* _TASK_
Can you output the records below exactly as they are written?

* _RECORDS FOR PROCESSING_
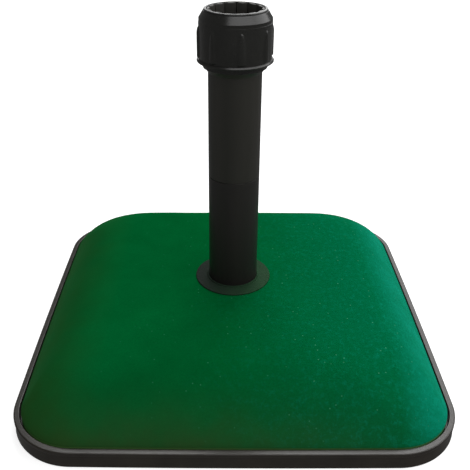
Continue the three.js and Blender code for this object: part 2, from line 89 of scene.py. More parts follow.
# Painted block.
BLOCK_HALF = 217.4
BLOCK_CORNER = SLAB_CORNER - (SLAB_HALF - BLOCK_HALF)
BLOCK_FLOOR_Z = low("concrete_block").z
CROWN_Z = high("concrete_block").z
CROWN_RISE = 2.7  # from the edge to the flange, besides the dome's own rise
DOME_EDGE_Z = 19.6
DOME_SHOULDER = 78  # the dome curves over this much of its width, then is nearly flat
DOME_POWER = 2.3
DOME_RISE = CROWN_Z - CROWN_RISE - DOME_EDGE_Z
DOME_ROWS = 54
DOME_ROW_SPREAD = 1.3  # above 1, the rows are closer together near the edge
CROWN_REACH = 2 * DOME_SHOULDER
CROWN_ROW = 5
CORNER_SHRINK = 0.42  # how the corners tighten at first on the way in, per mm
CORNER_GROWTH = 0.0112  # and how they widen again, per mm squared
UNEVENNESS = 0.22
UNEVEN_BROAD = 34  # lengths of the uneven patches
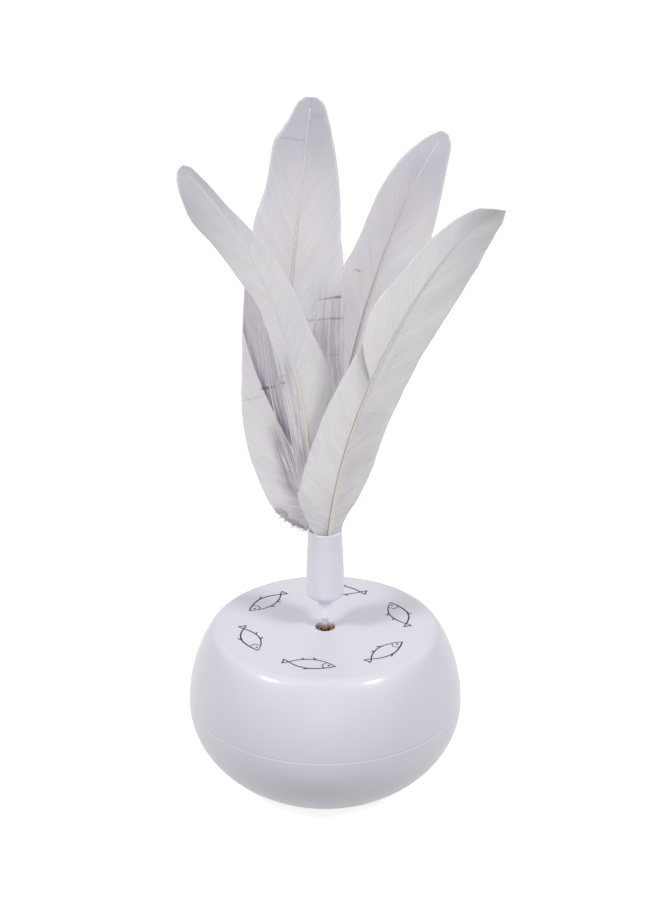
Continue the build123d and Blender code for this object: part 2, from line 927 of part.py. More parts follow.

* _SOLUTION FOR THIS TASK_
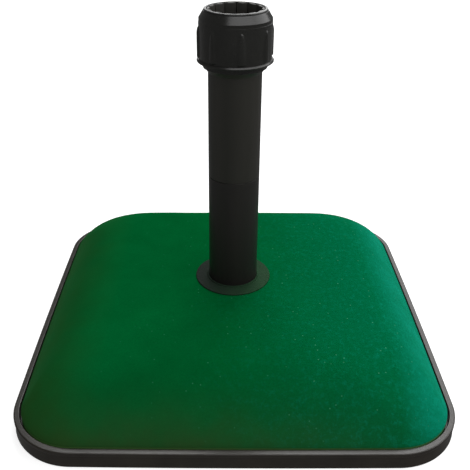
Continue the three.js and Blender code for this object: part 2, from line 89 of scene.py. More parts follow.
# Painted block.
BLOCK_HALF = 217.4
BLOCK_CORNER = SLAB_CORNER - (SLAB_HALF - BLOCK_HALF)
BLOCK_FLOOR_Z = low("concrete_block").z
CROWN_Z = high("concrete_block").z
CROWN_RISE = 2.7  # from the edge to the flange, besides the dome's own rise
DOME_EDGE_Z = 19.6
DOME_SHOULDER = 78  # the dome curves over this much of its width, then is nearly flat
DOME_POWER = 2.3
DOME_RISE = CROWN_Z - CROWN_RISE - DOME_EDGE_Z
DOME_ROWS = 54
DOME_ROW_SPREAD = 1.3  # above 1, the rows are closer together near the edge
CROWN_REACH = 2 * DOME_SHOULDER
CROWN_ROW = 5
CORNER_SHRINK = 0.42  # how the corners tighten at first on the way in, per mm
CORNER_GROWTH = 0.0112  # and how they widen again, per mm squared
UNEVENNESS = 0.22
UNEVEN_BROAD = 34  # lengths of the uneven patches
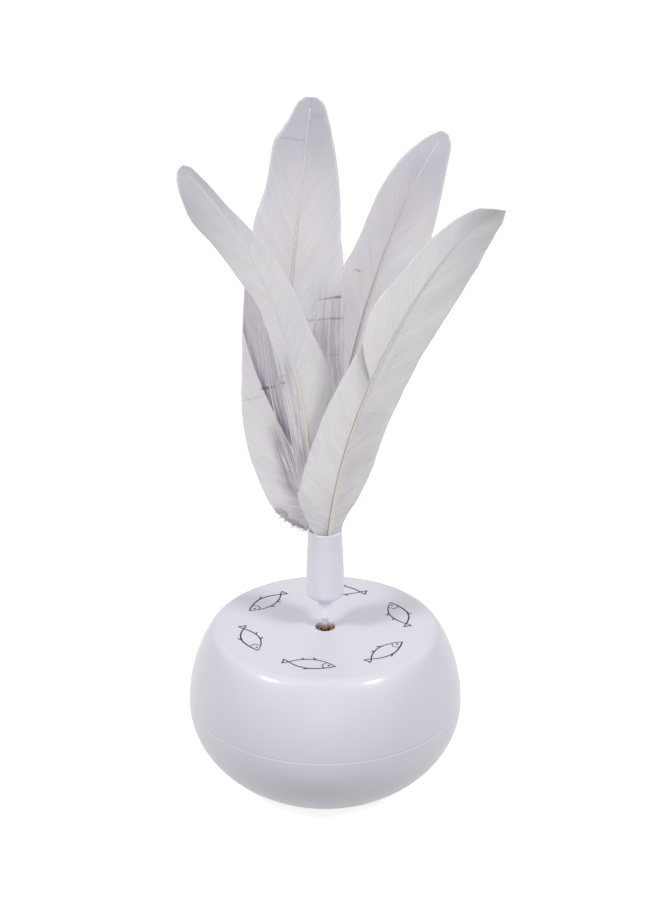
Continue the build123d and Blender code for this object: part 2, from line 927 of part.py. More parts follow.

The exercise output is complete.